Landing Page: Specifically for Skechers walking shoes only

As a result, CTR improves by 35%, CPC decreases by 20%, and conversion rate increases due to enhanced alignment.

When to Use SKAGs

– You are in a highly competitive industry where every impression matters
– Your account has a large budget and supports deep segmentation
– You sell high-value products or services where single conversion optimization matters
– You want full manual control and detailed performance tracking
– You’re running B2B or long-sales-cycle campaigns with specific keyword targeting

When Not to Use SKAGs

– Your account is small or budget-limited
– You prefer automation and smart bidding
– You are relying heavily on responsive search ads and broad match
– You have limited time/resources for daily management
– Your keywords are broad and overlap heavily in intent

Alternative: STAGs (Single Theme Ad Groups)
Instead of SKAGs, many modern advertisers use STAGs—grouping 5–10 closely related keywords in one ad group. This allows for thematic targeting while reducing management complexity.

Example of a STAG:
Keywords:
– buy Skechers running shoes
– Skechers shoes for running
– Skechers performance shoes

Ad Copy:
Tailored to the “running shoes” theme, not just one keyword.

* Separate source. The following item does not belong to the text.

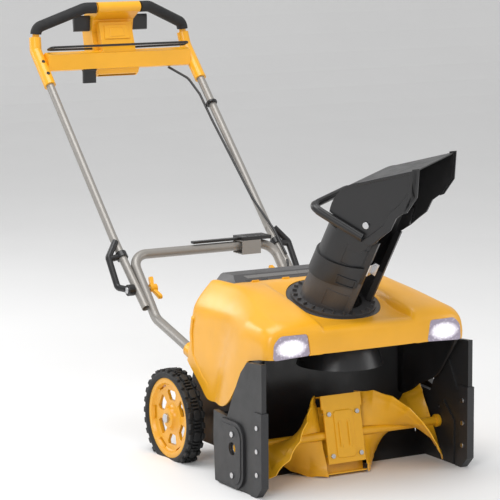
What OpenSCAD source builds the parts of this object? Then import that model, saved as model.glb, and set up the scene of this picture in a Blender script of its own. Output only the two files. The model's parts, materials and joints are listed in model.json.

This offers a balance between relevance and scalability.

Conclusion
SKAGs offer high control, ad relevance, and optimization potential, especially when granularity is needed. However, they come with increased complexity and may conflict with Google’s machine learning-based features. Whether to use SKAGs depends on your campaign size, goals, and resource availability. For brands like Skechers or Zara with product-specific pages and performance-driven goals, SKAGs can deliver outstanding results. But for most modern advertisers, blending SKAG precision with smart automation and thematic groupings often delivers the best performance with manageable effort.